Honestly folks, I get this.  I'm not necessarily proud of it, but I do.  It's a "small country" approach to survival.  I know that "Big countries" -- the Russians, the Americans, heck even the Germans / Brits prefer "sweeping epics" with "cowboys" (or "cossacks"), or even "Lawrence of Arabia" on horses, fighting off Evildoers as "partisans" (like the Bielski brothers of Beolorussia, whose actual, though rare, exploits have been made into the Hollywood film Defiance [2008]) and so forth.  But those are stories of the Powerful.

Presented here, quite sincerely, is a "small country solution" for survival: "What do I have to sell?  What can I get a hold of to sell?  Where can I hide?  How I can be(come) 'valuable' in some way until the storm blows over?"

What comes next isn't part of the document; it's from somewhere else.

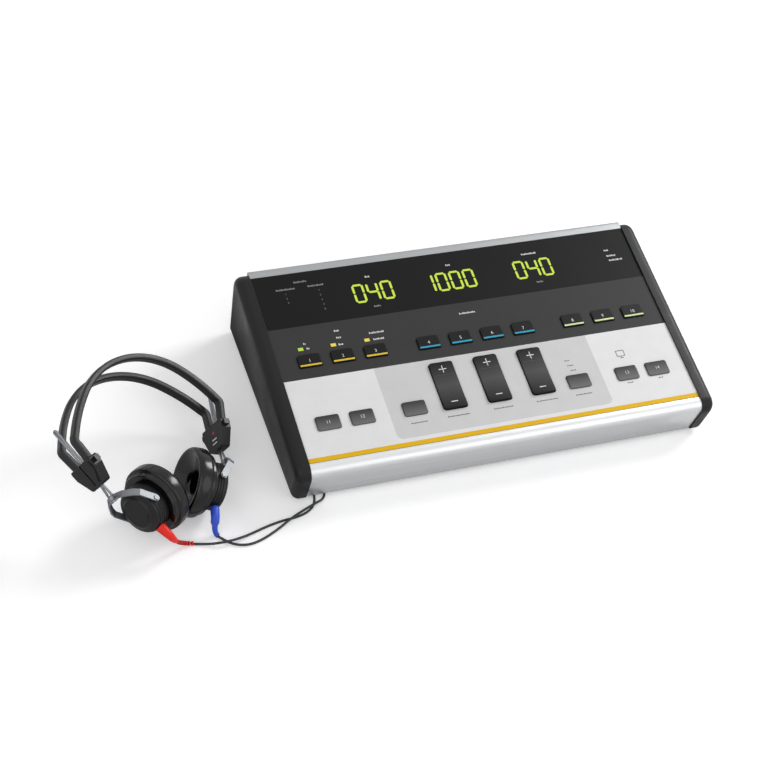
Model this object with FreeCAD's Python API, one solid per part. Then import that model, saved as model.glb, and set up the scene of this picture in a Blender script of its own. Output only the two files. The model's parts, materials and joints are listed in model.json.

As such, unnerving as this story may be, I do believe that it does contribute to the memory of the Holocaust, and it is a story written by someone, Arnošt Lustig [en.wikip] [cz.wikip]* [NYT Obituary], who really was there.


* Reasonably good (sense) translations of non-English webpages can be found by viewing them through Google's Chrome browser.